Action Recognition, the science of detecting human interactions

Daniël Jrifat

With the increasing popularity and demand of deep learning applications many new interesting use cases have been developed. Think of applications that offer emotion detection, age prediction, object recognition and many more possibilities. A field you might not have heard about yet is called (human) action recognition, the art of detecting specific actions or gestures. In this blog I take a closer look at the different detection models available for action recognition and talk about my smart shelf experiment.


Action recognition

The human body is capable of making many different movements and gestures. It is still a challenge to detect them all using computers. The field of study that is concerned with classifying this, is called human action recognition. These classifications are based on data which can be obtained from sensors or cameras. The difficulty in classifying these movements lies in the variety of movements made by a person and the environment in which these movements are recorded. As an example, an environment with too much light or background noise can lead to occlusion in the image, which leads to faulty classifications.

These varieties make the task of classification more difficult, sometimes very complex! Not only is the variety or occlusion a challenge, but the lack of computational power can also be problematic. Especially if you want to process captured information during every frame of a video.

Deep learning networks

Luckily there are solutions for that, they come in the form of pre-trained deep learning networks and object detection models. These ready-to-use networks are primarily optimized for computers with less compute power and are easily accessible for everyone. Thanks to these models we don’t have to go to the complex challenge of training our own deep learning network.

Below an overview of some of the available deep learning networks. The models are placed inside the table based on their accuracy (visible on the x-axis) and number of operations. For now just focus on the accuracy.

Picture 1 Available deep learning models and their accuracy scores (source)

Detection models

The table below contains an overview of some of the most commonly used object detection models. The first column displays the model name and the top row indicates the dataset the model was trained and tested on. COCO and PASCAL VOC are the two most common used datasets for training.

Picture 2 Overview of the mAP scores on the 2007, 2010, 2012 PASCAL VOC dataset and 2015, 2016 COCO datasets (source).

For my experiment I chose to use the MobileNet model in combination with an SSD detection model (highlighted blue in the table above). Both models have a trade-off in accuracy and speed I found out. Besides, MobileNet is designed for edge devices, such devices can be Raspberry Pi’s, smartphones, or any device with limited power. A great advantage for low budget experiments.

Experiment – tracking consumer behavior

I originally tried to create a smart shelf which can be used to monitor consumer actions inside a store, providing retail store managers new actionable insights. To achieve this, I try to gain insights of customer demographics, better known as face expressions. Think of face expressions you show when looking at a product or commercial.

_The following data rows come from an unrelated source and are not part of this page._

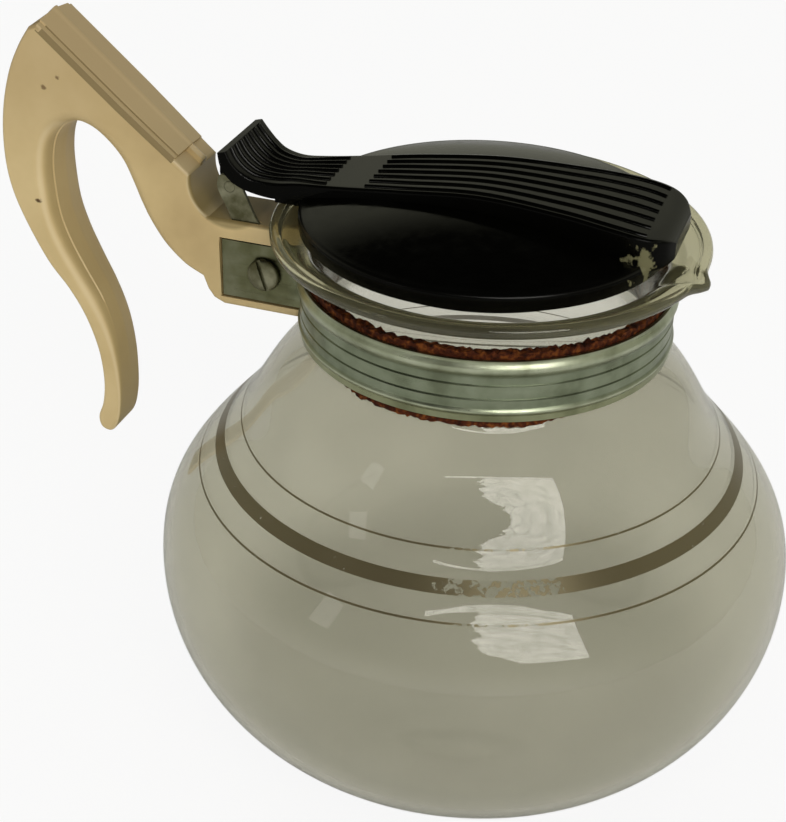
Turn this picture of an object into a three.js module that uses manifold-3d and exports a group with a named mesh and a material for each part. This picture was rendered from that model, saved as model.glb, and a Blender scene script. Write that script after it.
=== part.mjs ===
// The lower bowl of a vacuum coffee maker: a round glass bowl with a cork-lined metal collar, a hook
// handle clamped in the collar's ears, and a black lid that hinges on a steel strap.
// Millimetres, +Z up. The origin is the middle of the base. The handle points to -X, and the lid's
// hinge pin lies along Y.
import * as THREE from "three";
import { mergeVertices } from "three/addons/utils/BufferGeometryUtils.js";
import Module from "manifold-3d";

const wasm = await Module();
wasm.setup();

// General
const turns = 48; // facets round the bowl's axis
const footSteps = 8; // facets along the glass's outline, part by part
const flareSteps = 4;
const beadSteps = 6;
const roundSides = 24;
const pinSides = 16;
const nutSides = 6;
const arcSteps = 10;
const gripSteps = 56;
const seatGap = 0.3; // clearance between pieces that touch
const through = 1; // how far a cutting tool reaches past the face it cuts

// Glass bowl, from the base upwards
const baseRadius = 31.7;
const bellyRadius = 82.5;
const bellyHeight = 52; // where it is widest
const flankRise = 67.5; // from the widest place to the neck
const neckRadius = 42.4;
const neckLength = 11.5;
const mouthHeight = 10.6; // of the flare
const beadLift = 0.9; // from the flare to the middle of the rim's bead
const mouthSweep = 80; // degrees that the flare turns
const rimReach = 9.4; // from the neck's radius to the bead's
const rimBeadRadius = 1.5;
const rimBeadSweep = 120; // degrees, each way from outwards
const glassWall = 2;
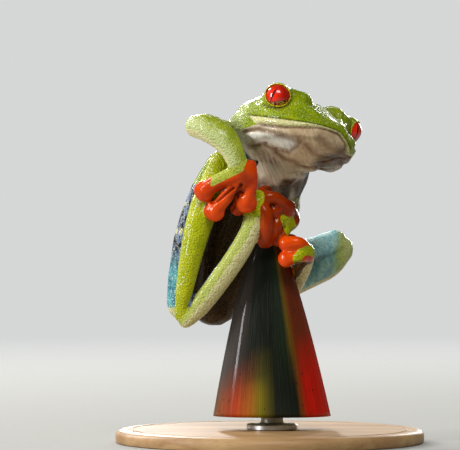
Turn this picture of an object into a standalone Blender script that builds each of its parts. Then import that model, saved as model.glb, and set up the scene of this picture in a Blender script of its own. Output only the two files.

Below a small overview of the data that’s being captured:

  • Face tracking (follow the face through the video stream)
  • Hand movement
  • Face metrics (emotions, such as joy, surprise, anger, sadness…)
  • Face landmarks (important facial structures, jaw, eyes, nose…)
  • Number of people in front of the shelf
  • Dwell time (How long spends a person in front of the shelf)

Take a look at the video below which shows what the action recogniton model is capable of to do in this stage of the project. Thoroughly testing with different persons however is a challenge due to the currrent #STAYATHOME situation. This lets the opportunity rise for our creative minds to find alternative ways of testing. I simply use my phone and play a video containing multiple persons and hold the device in front of the camera. It is simple, but it works ;)

Action Recognition

New opportunities

With an indefinitely stay at home society, the original purpose of the smart shelf experiment slowly fades away. This absolutely does not mean that the experiment is a waste of has failed. This “problem” brings the opportunity to find new means and implementations for the smart shelf. The different components used for my smart shelf experiment are designed in such a generic way that they can easily be implemented for other use cases. Because after all, it just captures data and depending on the data you can do with it whatever you want. Here are some idea’s I have about implementation outside retail:

  • Mood detector. Detecting your mood at home and change the lights or music accordingly
  • Self-serving restaurants. The shelf would keep track what a customer puts on his/her tray
  • Smart storage. Keep track of products in storage shelves (at home or restaurants) and automatically add a product to the shopping list when its minimum threshold has been exceeded.
  • Social distance checker. Detect if people follow the 1.5m distance guideline.

Next steps

The next step would be to incorporate action recognition. This could lead to a function in which the smart shelf can detect if a customer intends to buy a product or is trying to steal something. Additional features such as face mask detection could also be implemented. This could assist in checking for mandatory wear of face masks.